* Task details: Please give the listing again in its entirety, exactly as written.

* Recorded information:
____________

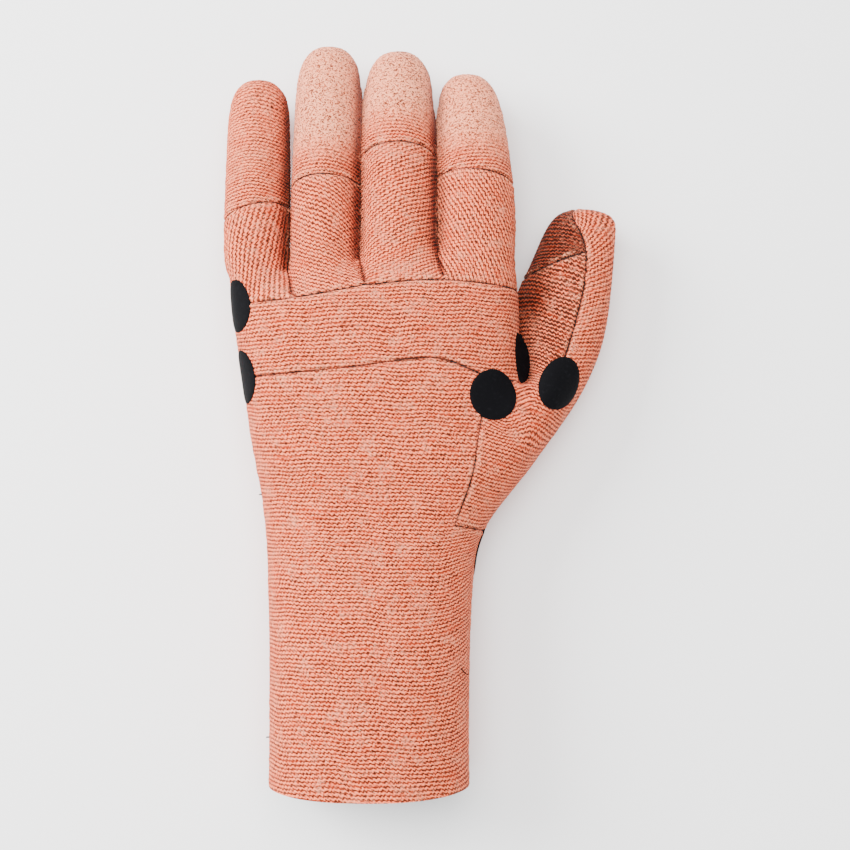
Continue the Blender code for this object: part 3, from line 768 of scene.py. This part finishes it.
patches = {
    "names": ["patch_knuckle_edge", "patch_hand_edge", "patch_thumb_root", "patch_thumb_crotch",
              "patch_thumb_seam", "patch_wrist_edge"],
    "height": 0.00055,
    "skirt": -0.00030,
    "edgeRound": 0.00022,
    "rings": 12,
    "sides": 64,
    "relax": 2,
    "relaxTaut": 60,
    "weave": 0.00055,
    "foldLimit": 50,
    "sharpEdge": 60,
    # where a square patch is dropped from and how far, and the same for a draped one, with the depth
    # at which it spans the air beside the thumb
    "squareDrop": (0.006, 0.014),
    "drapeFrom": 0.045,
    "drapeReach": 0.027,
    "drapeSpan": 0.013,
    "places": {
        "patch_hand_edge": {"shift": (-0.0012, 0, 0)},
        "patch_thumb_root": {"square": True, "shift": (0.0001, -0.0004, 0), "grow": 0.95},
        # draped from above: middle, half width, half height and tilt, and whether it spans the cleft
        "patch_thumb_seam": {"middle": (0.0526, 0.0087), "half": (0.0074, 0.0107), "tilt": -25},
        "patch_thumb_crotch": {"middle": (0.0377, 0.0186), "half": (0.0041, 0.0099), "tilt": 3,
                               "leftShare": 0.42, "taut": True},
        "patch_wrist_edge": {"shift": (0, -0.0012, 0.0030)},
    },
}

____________

* Solution to the problem:
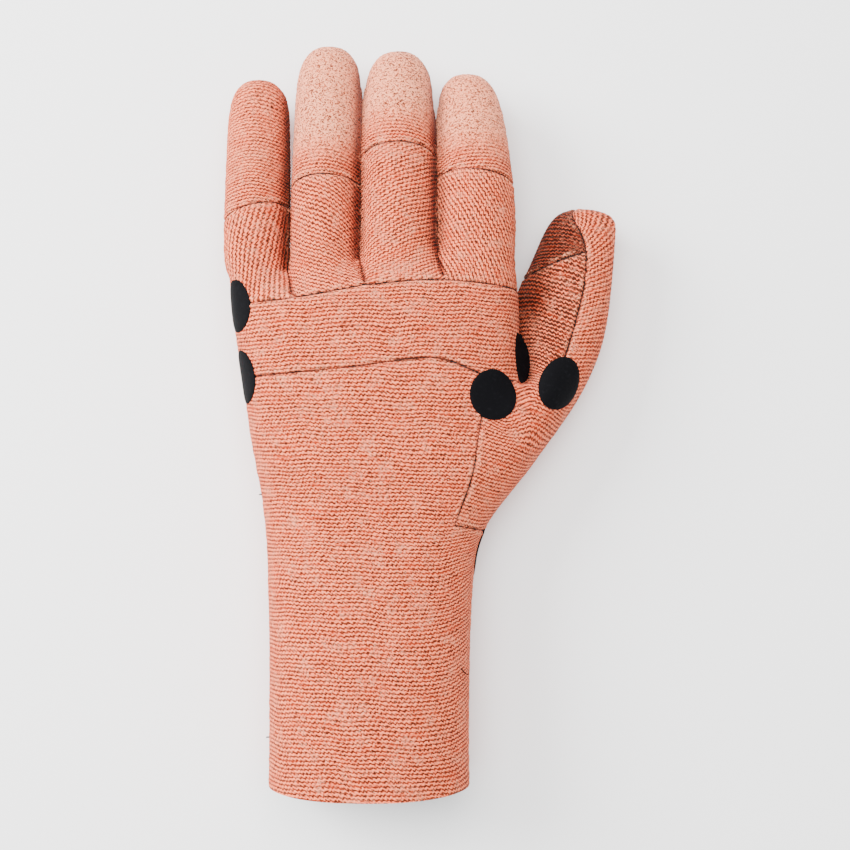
Continue the Blender code for this object: part 3, from line 768 of scene.py. This part finishes it.
patches = {
    "names": ["patch_knuckle_edge", "patch_hand_edge", "patch_thumb_root", "patch_thumb_crotch",
              "patch_thumb_seam", "patch_wrist_edge"],
    "height": 0.00055,
    "skirt": -0.00030,
    "edgeRound": 0.00022,
    "rings": 12,
    "sides": 64,
    "relax": 2,
    "relaxTaut": 60,
    "weave": 0.00055,
    "foldLimit": 50,
    "sharpEdge": 60,
    # where a square patch is dropped from and how far, and the same for a draped one, with the depth
    # at which it spans the air beside the thumb
    "squareDrop": (0.006, 0.014),
    "drapeFrom": 0.045,
    "drapeReach": 0.027,
    "drapeSpan": 0.013,
    "places": {
        "patch_hand_edge": {"shift": (-0.0012, 0, 0)},
        "patch_thumb_root": {"square": True, "shift": (0.0001, -0.0004, 0), "grow": 0.95},
        # draped from above: middle, half width, half height and tilt, and whether it spans the cleft
        "patch_thumb_seam": {"middle": (0.0526, 0.0087), "half": (0.0074, 0.0107), "tilt": -25},
        "patch_thumb_crotch": {"middle": (0.0377, 0.0186), "half": (0.0041, 0.0099), "tilt": 3,
                               "leftShare": 0.42, "taut": True},
        "patch_wrist_edge": {"shift": (0, -0.0012, 0.0030)},
    },
}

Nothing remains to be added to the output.